Zorin =^o.o^= replied to Tube❄️Time

@tubetime We had a lab of Sun workstations (okay, only five of them, but still) at the university when I was a student and I learned you could cat /dev/audio into a file to record audio, and cat the resulting file back into /dev/audio to play it back.

So of course we'd telnet into other workstations to play sounds on them. It got really stupid until someone snitched and /dev/audio was chmod 0600.

John Wilson replied to Tube❄️Time

@tubetime I remember when the sysadmins put security into the X sessions by default for new accounts. My friend, who had the older configuration, said “ah, that’s a bunch of nonsense, I don’t need that”

He said that in a lab full of CS students.

So we all remote logged into his computer and popped up Xeyes. And Xclock. And changed his background image.
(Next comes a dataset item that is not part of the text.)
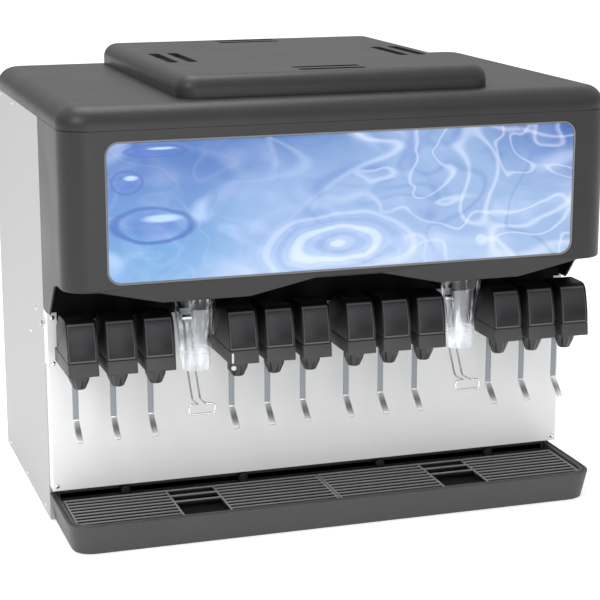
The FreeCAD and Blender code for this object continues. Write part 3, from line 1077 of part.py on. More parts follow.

And started half a dozen sessions of Xsnow.

“Okay you guys, very funny”

So we intensified our efforts

John Wilson replied to Tube❄️Time

@tubetime eventually he was peering through the forest of windows to try to google the magic commands he needed to keep everyone from mucking with his X session

One of the funniest 30 minutes of college

Another friend of mine wrote a script to log into every workstation, change the background to spicy pink, and log out again. He’d run the script and set his own background color to pink, feign ignorance, and then surreptitiously look around to see how many people he got this time

Turaiel replied to Tube❄️Time

@tubetime when I was in college I would SSH into my roommate's Mac and use the "say" command to announce the wrong time and that programs that weren't running needed attention. I lost my access after that but it was worth it :)

David Hembrow replied to Tube❄️Time

@tubetime Thirty odd years ago when I was one of a couple of dozen people at our company with a sparcstations on our desks we had a script which was run by the receptionist which sent a recording of her calling out "the sandwich lady is here" to all the sparcstations. This produced a splendid cacophony of slightly, and occasionally very, out of time renditions of the same phrase to go through our building.
But it worked.:Everyone got lunch.
And the receptionist didn't have to walk through the building or make lots of telephone calls.
So that's an actually useful example of play allowing anyone to make sounds on other people's workstations.

@tubetime Thirty odd years ago when I was one of a couple of dozen people at our company with a sparcstations on our desks we had a script which was run by the receptionist which sent a recording of her calling out "the sandwich lady is here" to all the sparcstations. This produced a splendid cacophony of slightly, and occasionally very, out of time renditions of the same phrase to go through our building.
But it worked.:Everyone got lunch.
And the receptionist didn't have to walk through the building...

Chuck replied to Tube❄️Time

@tubetime Early at Sun we had a script to do this when people were assigning themselves their own IP address and said, "Oh look, .255 is available!" and then proceeded to wack the class C with broadcast crap.

Brian Swetland replied to Tube❄️Time

@tubetime Working on CS homework with friends in a Sun lab in 1995, I remember one person finishing early and amusing himself with rsh and play... and then upgrading to a script to copy the .au file over to /tmp because trying to get multiple machines to play a sound at once would end up stuttering due to contention for the fileserver. He had gotten to the point of having random lab machine mooing at each other when we all called it a night.

cos replied to Tube❄️Time

@tubetime We had something called “rplay” and it enabled a bit more automation - 5pm on Friday we did a broadcast rplay command to play a gong sound on _all_ the workstations to announce Friday drinks!

djb_rh replied to Tube❄️Time

@tubetime Yup. And when you forgot to check who was actually logged in and did that to your boss instead of the coworker who normally used that machine….

Jonathan Hendry replied to Tube❄️Time

@tubetime

On a network of NeXT machines, recording someone’s own conversation using their own machine and playing it back on their own machine was entertaining. All of a sudden something they’d just said would come out of it.

Chris L replied to Tube❄️Time

@tubetime for sun workstations tcpdump equivalent (snoop) had a flag to play a little noise for each matched packet. I had been known to run that on servers people kept in their office.

Peter Jakobs ⛵ replied to Tube❄️Time

@tubetime hmm.... I remember that the first release of windows NT had, as a default, snmp enabled amd both read and write set to public. (and some wonder, why Microsoft has a bad name when it comes to security).
Anyway, sending an "administrative down" for the interface was fun - for all but one person.